If I start using XML namespaces, do I need to change my existing DTDs?

Answer :

Probably. If you want your XML documents to be both valid and conform to the XML namespaces recommendation, you need to declare any xmlns attributes and use the same qualified names in the DTD as in the body of the document.
If your DTD contains element type and attribute names from a single XML namespace, the easiest thing to do is to use your XML namespace as the default XML namespace. To do this, declare the attribute xmlns (no prefix) for each possible root element type. If you can guarantee that the DTD is always read , set the default value in each xmlns attribute declaration to the URI used as your namespace name.
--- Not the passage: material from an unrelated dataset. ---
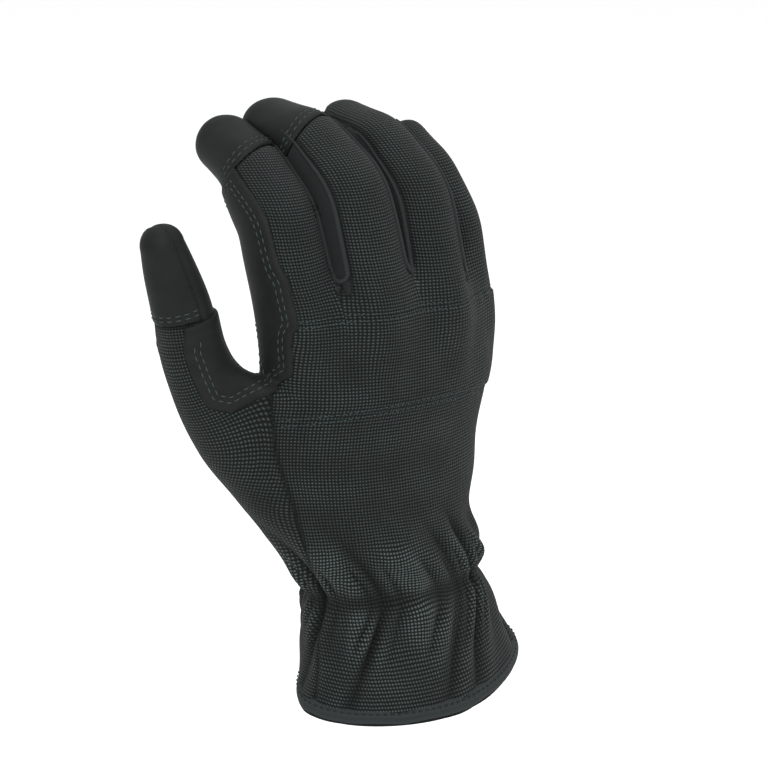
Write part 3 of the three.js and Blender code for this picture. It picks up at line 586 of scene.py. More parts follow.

Otherwise, declare your XML namespace as the default XML namespace on the root element of each instance document.
If your DTD contains element type and attribute names from multiple XML namespaces, you need to choose a single prefix for each XML namespace and use these consistently in qualified names in both the DTD and the body of each document. You also need to declare your xmlns attributes in the DTD and declare your XML namespaces. As in the single XML namespace case, the easiest way to do this is add xmlns attributes to each possible root element type and use default values if possible.


Question 20 :

How do I create documents that use XML namespaces?

Answer :

The same as you create documents that don't use XML namespaces. If you're currently using Notepad on Windows or emacs on Linux, you can continue using Notepad or emacs. If you're using an XML editor that is not namespace-aware, you can also continue to use that, as qualified names are legal names in XML documents and xmlns attributes are legal attributes. And if you're using an XML editor that is namespace-aware, it will probably provide features such as automatically declaring XML namespaces and keeping track of prefixes and the default XML namespace for you.